If a crawl has been paused, then that crawl will be resumed.
If
no crawl is scheduled and a full crawl has been completed, then an
incremental crawl is started. However, remember that the first crawl of
any content source is always a full crawl.
If
either type of crawl has been stopped, the next crawl will always be a
full crawl. Therefore, careful consideration should be given to the
impact of using the Stop All Crawls tool.
The
indexing process can always force a full crawl if it determines that
enough errors exist in the index that an incremental crawl may not
correct them.
Note:
Although the crawl process
is read-only and does not modify the files, it will change the last read
date on some files, which can impact access auditing.
2. Content Source Crawl Management
The context menu of each content source presents crawl management tools. You can start both full and incremental crawls
from the context menu. You can also use the menu to pause, resume, or
stop an active crawl. Remember that any time a crawl is stopped or does
not complete for any reason, the next crawl of that content source will
be a full crawl, because the information in the crawl log and markers
set on the change logs are considered inaccurate. When a crawl is
paused, the instructions for the crawl and the information about the
crawl are retained in memory on the host of the crawl component for use
when the crawl is resumed.
3. User Crawl Management
SharePoint crawlers have always
obeyed “Do Not Crawl” instructions embedded in Web content. SharePoint
2010 continues to offer content owners of lists, libraries, and sites
the ability to add these instructions through the user interface and
eliminate their content from search indexes. Site collection
administrators can also flag site columns (metadata) to keep them from
being crawled. Personally identifiable information (PII) is an example
of information that should not be indexed on public sites. Be sure to
have clear policies regarding what type of content should or should not
appear in your index.
4. Scheduling Crawls
The management of crawl
schedules is an ongoing process that may require daily monitoring and
tweaking. The Manage Content Sources page presents information on the
duration of the current and last crawl but does not indicate the type of
crawl involved.
However, the Crawl History view
of the crawl logs itemizes each crawl’s start and end times with the
calculated duration as well as the activity accomplished during the
crawl. This information permits search administrators to adjust the
crawl schedules as the corpus grows so that a crawl can complete
successfully before the next crawl begins. Crawls must be scheduled as
often as needed to meet the “freshness” requirements of your
organization. You might need to adjust the topology of your search
service to add resources to complete crawls often enough to meet these
needs. When determining additional resources, consider the impact the
additions will have on the WFEs being crawled and on the SQL servers
hosting the content and search databases.
With the improvements
in incremental crawl instructions, you may only schedule full crawls
when required instead of on a regular basis. The crawl component can
itself switch to a full crawl if
A search application administrator stopped the previous crawl or the previous crawl did not complete for any reason.
A
content database was restored from backup without the appropriate
switch on the STSADM –restore operation that allows the farm
administrators to restore a content database without forcing a full
crawl.
A farm administrator has detached and reattached a content database.

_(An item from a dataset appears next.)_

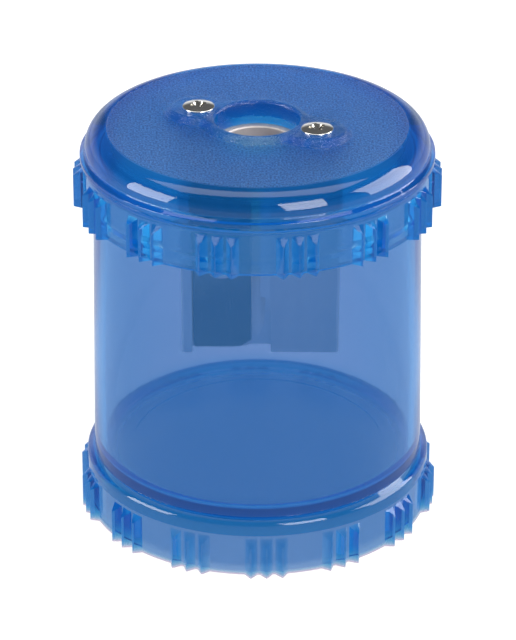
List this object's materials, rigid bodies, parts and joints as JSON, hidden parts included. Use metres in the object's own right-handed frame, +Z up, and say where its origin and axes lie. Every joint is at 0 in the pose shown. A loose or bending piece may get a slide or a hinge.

A full crawl of the content source has never been done.
The
change log does not contain entries for the addresses that are being
crawled. Without entries in the change log for the items being crawled,
incremental crawls cannot occur.
Depending on the severity of the corruption, the index server might force a full crawl if corruption is detected in the index.
Finally, when is a full crawl required?
When a search application administrator added a new managed property.
To re-index ASPX pages on Windows SharePoint Services 3.0 or SharePoint Server 2007 sites.
Note:
Incremental crawls
do not re-index views or home pages when content within the page has
changed, such as the deletion of individual list items. This is because
of the inability of the crawler to detect when ASPX pages on SharePoint
sites have changed. You should periodically do full crawls of sites that
contain ASPX files to ensure that these pages are re-indexed unless you
have the site configured to not have ASPX pages crawled. This behavior
is the same as in previous versions of SharePoint.
To
resolve consecutive incremental crawl failures. The index server has
been reported to remove content that could not be accessed in 100
consecutive attempts.
When crawl rules have been added, deleted, or modified.
To repair a corrupted index.
When the search services administrator has created one or more server name mappings.
When
the account assigned to the default content access account or crawl
rule account has changed. This also automatically triggers a full crawl.
Account password changes do not require or trigger a full crawl.
When file types and/or iFilters have been installed and the new content needs to be indexed.